Singh has long been a dogged champion of building durable relations with Islamabad. Under his watch, an intensive back-channel peace process took place in 2004-07 before petering out due to Pervez Musharraf’s troubles at home. Following the horrific November 2008 terrorist attacks in Mumbai, he moved quickly – much too soon in the estimation of many New Delhi elites – to repair relations with Pakistan (see here and here for background). And the New York Times recently commended him for a “sensible, workmanlike effort over the past year to improve relations between the two nuclear rivals.”

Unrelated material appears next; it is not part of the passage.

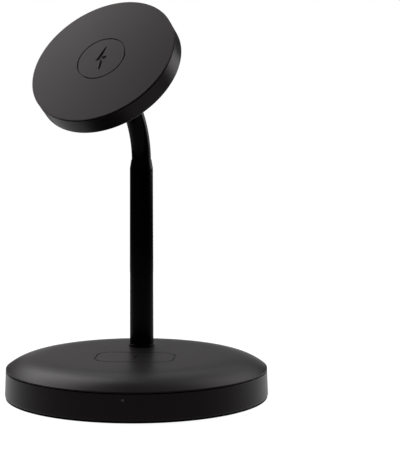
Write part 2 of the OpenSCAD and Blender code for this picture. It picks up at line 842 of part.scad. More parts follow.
// Cup of the head with the ball's socket in a boss on its back
module head_rear_housing() {
    swell = boss_root_d / 2 - boss_mouth_d / 2;
    color(skin) on_head() difference() {
        union() {
            rotate_extrude($fn = 128) polygon(concat(
                [[0, head_reach]],
                [for (t = [-90:22.5:0]) [head_r - back_edge_r + back_edge_r * cos(t),
                    head_reach + back_edge_r + back_edge_r * sin(t)]],
                [[head_r, gap_low], [head_r - face_gap_deep, gap_low],
                 [head_r - face_gap_deep, lip_low], [head_in, lip_low], [head_in, floor_in],
                 [0, floor_in]]
            ));
            rotate_extrude($fn = 96) polygon(concat(
                [[0, boss_low], [boss_mouth_d / 2 - boss_edge, boss_low],
                 [boss_mouth_d / 2, boss_low + boss_edge]],
                [for (t = [15:15:90]) [boss_mouth_d / 2 + swell * sin(t),
                    boss_low + boss_edge + (boss_l - boss_edge) * (1 - cos(t))]],
                [[boss_root_d / 2, floor_in], [0, floor_in]]
            ));
        }
        translate([0, 0, ball_at]) sphere(r = socket_r, $fn = 96);
        translate([0, 0, spigot_low - fit_gap])
            cylinder(r = spigot_r + seat_gap, h = floor_in, $fn = 96);
        translate([0, 0, ball_at]) mirror([0, 0, 1])
            cylinder(r1 = 0, r2 = 3 * ball_r * tan(socket_mouth_a), h = 3 * ball_r, $fn = 96);
        around(cap_screw_n, 90) translate([cap_screw_ring, 0, head_reach - cap_screw_deep])
            cylinder(d = cap_screw_d + 2 * seat_gap, h = cap_screw_deep + head_floor + cut);
    }
}

// Cap that closes the socket from inside the head
module ball_cap() {
    color(natural) on_head() difference() {
        union() {
            translate([0, 0, spigot_low])
                cylinder(r = spigot_r, h = floor_in - spigot_low + cut, $fn = 96);
            translate([0, 0, floor_in]) cylinder(r = cap_flange_r, h = cap_t, $fn = 96);
        }
        translate([0, 0, ball_at]) sphere(r = socket_r, $fn = 96);
        translate([0, 0, ball_at]) cylinder(r = lead_way_r, h = 3 * ball_r);
        around(cap_screw_n, 90) translate([cap_screw_ring, 0, floor_in - cut])
            cylinder(d = cap_screw_d + 2 * fit_gap, h = cap_t + 2 * cut);
    }
}

// Screws that hold the ball's cap
module cap_screws() {
    color(steel) on_head() around(cap_screw_n, 90)
        translate([cap_screw_ring, 0, floor_in + cap_t]) {
            cylinder(d = cap_screw_head_d, h = cap_screw_head_h);
            translate([0, 0, 0.1 - cap_t - cap_screw_l])
                cylinder(d = cap_screw_d, h = cap_t + cap_screw_l);
        }
}

// Ring board of the head round the ball's cap
module head_board() {
    color(board_green) on_head()
        ring(cap_flange_r + free_gap, carrier_in - free_gap, floor_in, hboard_t);
}

// Moulded ring that carries the magnets and, on its lip, the ferrite and coil
module magnet_carrier() {
    lip_top = hferrite_z - seat_gap;
    plate_seat = plate_z - seat_gap;
    color(natural) on_head() rotate_extrude($fn = 96) polygon([
        [carrier_in, floor_in], [carrier_out, floor_in], [carrier_out, plate_seat],
        [carrier_in - 0.2, plate_seat], [carrier_in - 0.2, lip_top],
        [carrier_in - carrier_lip_w, lip_top], [carrier_in - carrier_lip_w, lip_top - carrier_lip_t],
        [carrier_in, lip_top - carrier_lip_t]
    ]);
}

// Steel plate that closes the magnets' field behind
module magnet_backplate() {
    color(steel) on_head() ring(carrier_in, carrier_out, plate_z, plate_t);
}

// Ring of arc magnets, with the gap at the bottom that such rings have
module magnet_ring() {
    pitch = (360 - magnet_gap_a) / magnet_n;
    color(magnet) on_head() for (i = [0:magnet_n - 1])
        sector(magnet_in, magnet_out, -90 + magnet_gap_a / 2 + pitch * (i + 0.5),
            pitch / 2 - magnet_split_a, magnet_z, magnet_t);
}

// Ferrite disc behind the head's coil
module head_ferrite() {
    color(ferrite) on_head() translate([0, 0, hferrite_z])
        cylinder(d = head_coil_d + 2, h = hferrite_t, $fn = 96);
}

// Flat coil of round wire under the face
module head_coil() {
    turns = floor((head_coil_d - head_coil_in) / 2 / head_wire);
    color(copper) on_head() translate([0, 0, hcoil_top - head_wire / 2]) rotate_extrude($fn = 96)
        union() {
            for (i = [0:turns - 1])
                translate([head_coil_in / 2 + head_wire * (i + 0.5), 0])
                    circle(d = head_wire, $fn = 16);
            translate([head_coil_in / 2 + head_wire / 2, -head_wire / 4])
                square([head_wire * (turns - 1), head_wire / 2]);
        }
}

// Heat sensor in the middle of the coil
module head_thermistor() {
    l = 3;
    w = 2;
    low = hferrite_z + hferrite_t + seat_gap;
    color(white) on_head() translate([-l / 2, -w / 2, low])
        cube([l, w, hcoil_top - seat_gap - low]);
}

// Lead from the ball's bore to the ring board
module head_lead() {
    r = 0.5;
    z = floor_in + cap_t + fit_gap + r;
    start = ball_at + ball_r + free_gap;
    over_board = 2;
    color(rubber_black) on_head() {
        translate([0, 0, start]) cylinder(r = r, h = z - start);
        translate([0, 0, z]) sphere(r = r);
        translate([0, 0, z]) rotate([90, 0, 0]) cylinder(r = r, h = cap_flange_r + over_board);
    }
}

// Face of the head, with an engraved ring and charge sign
module head_face_plate() {
    color(face_black) on_head() difference() {
        rotate_extrude($fn = 128) polygon(concat([
            [0, face_low], [head_in - fit_gap, face_low], [head_in - fit_gap, lip_low],
            [head_r, lip_low], [head_r, face_high - 0.1], [head_r - 0.1, face_high]],
            [for (i = [1:crown_steps]) let (r = (head_r - 0.1) * (1 - i / crown_steps))
                [r, crown(r)]]
        ));
        ring((ring_mark_d - ring_mark_w) / 2, (ring_mark_d + ring_mark_w) / 2,
            mark_floor, face_crown);
        translate([0, 0, mark_floor]) linear_extrude(face_crown) bolt_sign(bolt_h);
    }
}

base_housing();
base_top_cover();
foot_ring();
base_weight();
base_screws();
main_board();
board_parts();
board_screws();
usb_c_shell();
usb_c_tongue();
status_lamp();
lamp_window();
earbud_coil();
earbud_ferrite();
coil_tray();
post();
post_collar();
post_washer();
post_nut();
swivel_bush();
base_lead();
neck_tube();
swivel_washer();
neck_clip();
neck_lead();
ball_stud();
ball_liner();
head_rear_housing();
ball_cap();
cap_screws();
head_board();
magnet_carrier();
magnet_backplate();
magnet_ring();
head_ferrite();
head_coil();
head_thermistor();
head_lead();
head_face_plate();
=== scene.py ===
"""A two-in-one wireless charging stand in satin black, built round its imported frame."""
import math

import bpy
from mathutils import Matrix, Vector


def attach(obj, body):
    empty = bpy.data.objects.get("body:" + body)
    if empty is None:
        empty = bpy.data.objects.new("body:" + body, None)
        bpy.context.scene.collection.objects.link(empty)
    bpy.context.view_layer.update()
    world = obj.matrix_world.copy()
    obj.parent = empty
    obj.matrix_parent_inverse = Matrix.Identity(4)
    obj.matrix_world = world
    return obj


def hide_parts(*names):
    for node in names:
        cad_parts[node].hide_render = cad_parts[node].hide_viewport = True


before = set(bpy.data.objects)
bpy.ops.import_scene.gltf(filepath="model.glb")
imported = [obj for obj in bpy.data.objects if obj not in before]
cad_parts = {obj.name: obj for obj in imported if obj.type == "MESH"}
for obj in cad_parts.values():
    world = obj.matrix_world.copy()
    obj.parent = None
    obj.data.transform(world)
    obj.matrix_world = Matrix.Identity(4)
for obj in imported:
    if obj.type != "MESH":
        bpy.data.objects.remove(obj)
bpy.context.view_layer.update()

# The studio: a long lens level with the head, tipped a little down. The lens is given by its
# focal length in pixels of a frame 400 wide and 475 high.
FOCAL_PX = 1500
FRAME_HIGH_PX = 475
SENSOR_MM = 36
EYE = (0.05879, -0.58832, 0.12242)
SIGHT_TURN = math.radians(3.275)
SIGHT_TIP = math.radians(-5.73)
SIGHT_ROLL = math.radians(0.12)

camera_data = bpy.data.cameras.new("studio_camera")
camera_data.sensor_width = SENSOR_MM
camera_data.lens = FOCAL_PX * SENSOR_MM / FRAME_HIGH_PX
camera = bpy.data.objects.new("studio_camera", camera_data)
bpy.context.scene.collection.objects.link(camera)
camera.matrix_world = (
    Matrix.Translation(EYE)
    @ Matrix.Rotation(SIGHT_TURN, 4, "Z")
    @ Matrix.Rotation(math.radians(90) + SIGHT_TIP, 4, "X")
    @ Matrix.Rotation(SIGHT_ROLL, 4, "Z")
)
bpy.context.scene.camera = camera
bpy.context.scene.view_settings.view_transform = "Standard"

# The floor: a white table top that shines white to the eye and to gloss, and is pale grey for the
# light that it gives. Its glow is left out under the stand: painted shadow, over the grey floor's
# real shade.
FLOOR_R = 0.4
FLOOR_DROP = 0.00002
PAINTED_SHADOW_R = 0.0521
FLOOR_WHITE = 0.94
FLOOR_GREY = (0.25, 0.25, 0.25)
FLOOR_TURNS = 72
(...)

But Singh’s efforts have always been handicapped by resistance within a Cabinet of which in any case he is only nominally in charge. And even if he were able to muster more political capital than he possesses these days, the approach of parliamentary elections (due within a year, but perhaps occurring sooner) will further distract leadership attention in New Delhi away from the bilateral agenda.
The second constraint is even more serious, for it springs from the core animosities that have long deformed the India-Pakistan relationship. New Delhi and Islamabad regard Afghanistan as a key theater of their strategic rivalry. As the United States and its NATO allies complete their departure from the country in the coming year, a sharp security competition is very likely to erupt, especially if the situation deteriorates into a new civil war that has regional powers scrambling for influence. Kabul’s renewed overtures to New Delhi, including Hamid Karzai’s presentation of a wish list of military equipment during his visit to India two weeks ago, is a foretaste of this competitive dynamic. So, too, is New Delhi’s recent announcement of a strategic partnership with Tehran and Kabul, including its $100 million investment in a project to connect the Iranian port of Chabahar on the Arabian Sea to landlocked Afghanistan.
The skies are once again opening up in bilateral affairs, though Singh and Sharif would be foolish to think that storm clouds aren’t on the horizon. They would do well to lock in whatever diplomatic and economic gains they can while there still is time.